Lillian Machivenyika, the director of Community Action and Development Solutions (CADS), said this approach ensures continuity.
"Many projects collapse after donor support ends," she said.
"But when young people gain practical skills at school, they carry them into their families and communities. That way the impact multiplies and lasts."
Beyond the ovens, the school runs pigsties, gardens and goat pens, creating a living model of circular agriculture.
Proceeds from bread and biscuits are reinvested in livestock and gardens, making the programme self-sustaining.
In economics class, the lesson is clear.
"One bucket of raw wheat earns about US$5," explained student Tinashe Gauro.
"But if turned into pizza or cakes, it can fetch over US$50."
That 10-fold jump is the real meaning of value addition.
Dr Dumisani Kutywayo, chief director of the Department of Research and Specialist Services (DRESS), said the youth-focused model ensures continuity.
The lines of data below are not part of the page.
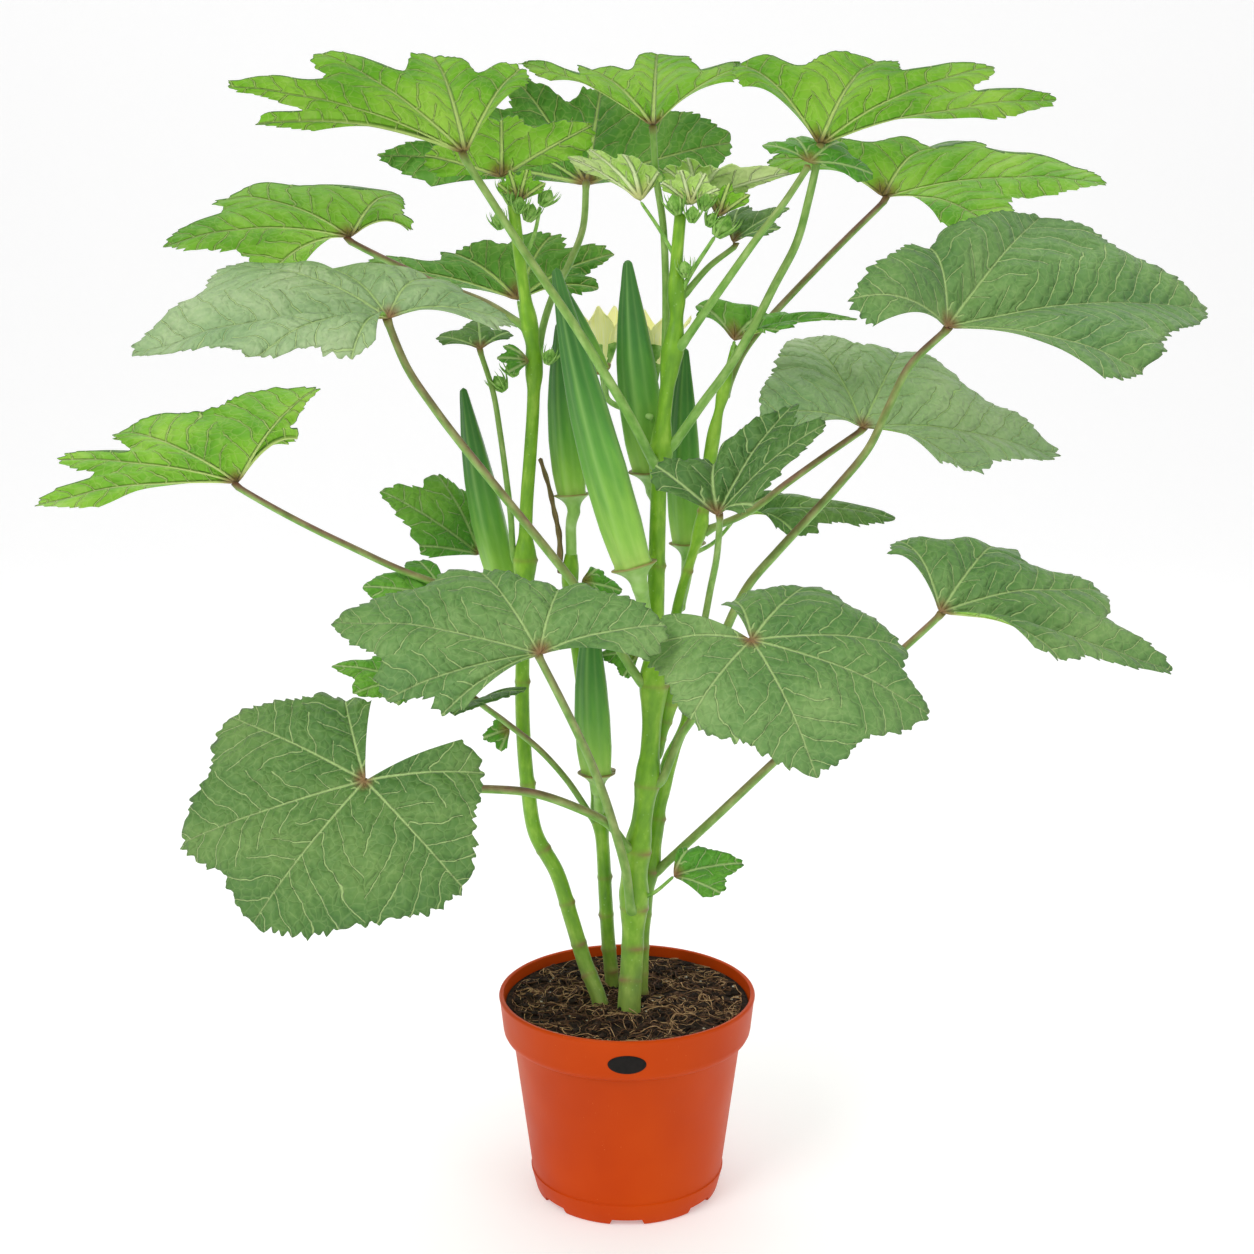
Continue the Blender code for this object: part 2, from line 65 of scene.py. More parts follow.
# One unit of a vein or skin map is this long on the plant
MAP_UNIT = 0.1
STALK_NODES = tuple(sorted(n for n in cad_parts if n.startswith("stalk_") or n == "dry_stalk"))
LEAF_NODES = tuple(sorted(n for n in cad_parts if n.startswith("leaf_")))
Point = np.ndarray
Socket = bpy.types.NodeSocket
Finish = bpy.types.Material
Thing = bpy.types.Object


# ---- small tools

def linear(hex_colour: str) -> tuple[float, float, float, float]:
    """Turn an sRGB hex colour into linear light.

    Args:
        hex_colour: six hex digits, such as "4f8a45".

    Returns:
        Red, green, blue and an alpha of 1.
    """
    parts = [int(hex_colour[i:i + 2], 16) / 255 for i in (0, 2, 4)]
    light = [p / 12.92 if p <= 0.04045 else ((p + 0.055) / 1.055) ** 2.4 for p in parts]
    return (light[0], light[1], light[2], 1.0)


def select_only(thing: Thing) -> None:
    """Make one object the only selected and the active one.

    Args:
        thing: the object.
    """
    bpy.ops.object.select_all(action="DESELECT")
    thing.select_set(True)
    bpy.context.view_layer.objects.active = thing


def edit_all(thing: Thing, *steps: Callable[[], object]) -> None:
    """Run steps of mesh editing, each on the whole of one object.

    Args:
        thing: the object.
        steps: the steps, in order.
    """
    select_only(thing)
    bpy.ops.object.mode_set(mode="EDIT")
    for step in steps:
        bpy.ops.mesh.select_all(action="SELECT")
        step()
    bpy.ops.object.mode_set(mode="OBJECT")


def unit(vectors: Point) -> Point:
    """Scale each vector along the last axis to a length of 1."""
    length = np.linalg.norm(vectors, axis=-1, keepdims=True)
    return vectors / np.maximum(length, 1e-12)


def spline(points: Point, places: Point) -> Point:
    """Read a Catmull-Rom curve through points.

    Args:
        points: the curve's points, one row each; a place of 0 is the first one.
        places: where to read it, counted in points.

    Returns:
        One row for each place.
    """
    ends = np.vstack([2 * points[0] - points[1], points, 2 * points[-1] - points[-2]])
    first = np.clip(np.floor(places).astype(int), 0, len(points) - 2)
    t = (places - first)[:, None]
    p0, p1, p2, p3 = (ends[first + k] for k in range(4))
    return 0.5 * (2 * p1 + (p2 - p0) * t + (2 * p0 - 5 * p1 + 4 * p2 - p3) * t ** 2
                  + (3 * p1 - p0 - 3 * p2 + p3) * t ** 3)


def bell(distance: Point, width: float) -> Point:
    """A smooth bump of height 1 at distance 0, which falls off over about a width."""
    return np.exp(-(distance / width) ** 2)


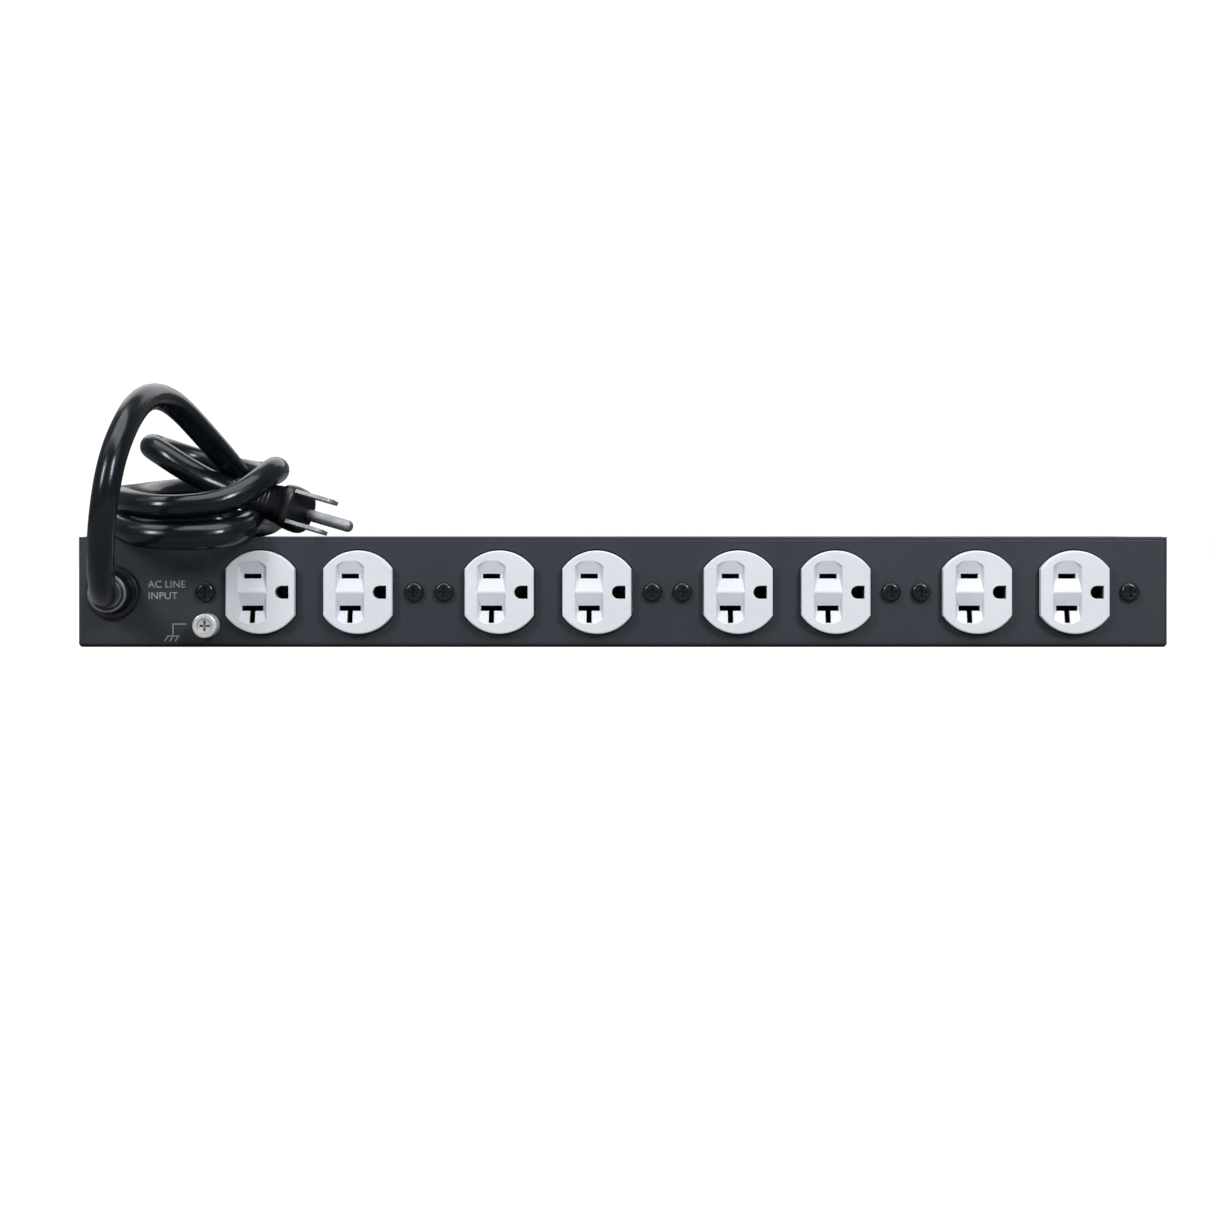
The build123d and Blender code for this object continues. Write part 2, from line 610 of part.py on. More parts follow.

"By catching them young, we nurture farmers and entrepreneurs who understand science, markets and resilience," he said.
Across Africa, the lesson resonates.
Ethiopia's Climate Resilient Wheat Value Chain project turned the country from importer to the leading African exporter by investing in rain-fed, heat-tolerant varieties.
More than 2,3 million Ethiopian farmers now benefit from that shift.
"Zimbabwe can learn from Ethiopia," said Mr Masawi. "Adaptation, research and youth empowerment are the building blocks of resilience."
For Lisandra and her peers, every loaf of bread, every packet of cookies and every daring pizza is proof that agriculture is more than survival. It is a business. It is a science. It is a culture.
Her classmate Farai summed it up simply.
"Before, I thought agriculture was just planting and harvesting," he said.
"Now I see it can be business, art and opportunity."
On the fields, sprinklers hissed as wheat ripples in the breeze, while inside, marimba rhythms echoed from the students' breaktime practice.
It is education with a heartbeat, where science meets culture and learning produces bread on the table.
Watching the students package biscuits, Mr Masawi smiled.
"Science is most powerful when it reaches the people," he said. "When youths understand it, they can change their communities and their futures."
As the sun set, the bakery air was thick with the scent of wheat and spices.
Lisandra placed a tray of madora pizza on the counter, the unusual toppings sparking curiosity and pride.
She dreams of one day becoming a seed breeder, starting her own bakery and taking Zimbabwean innovation to the world.
Could you imagine mopane-worm pizza?
In Bindura, it is already real -- proof that wheat is not just bread.
It is empowerment and resilience.
It is Zimbabwe's youths, shaping the future with their own hands.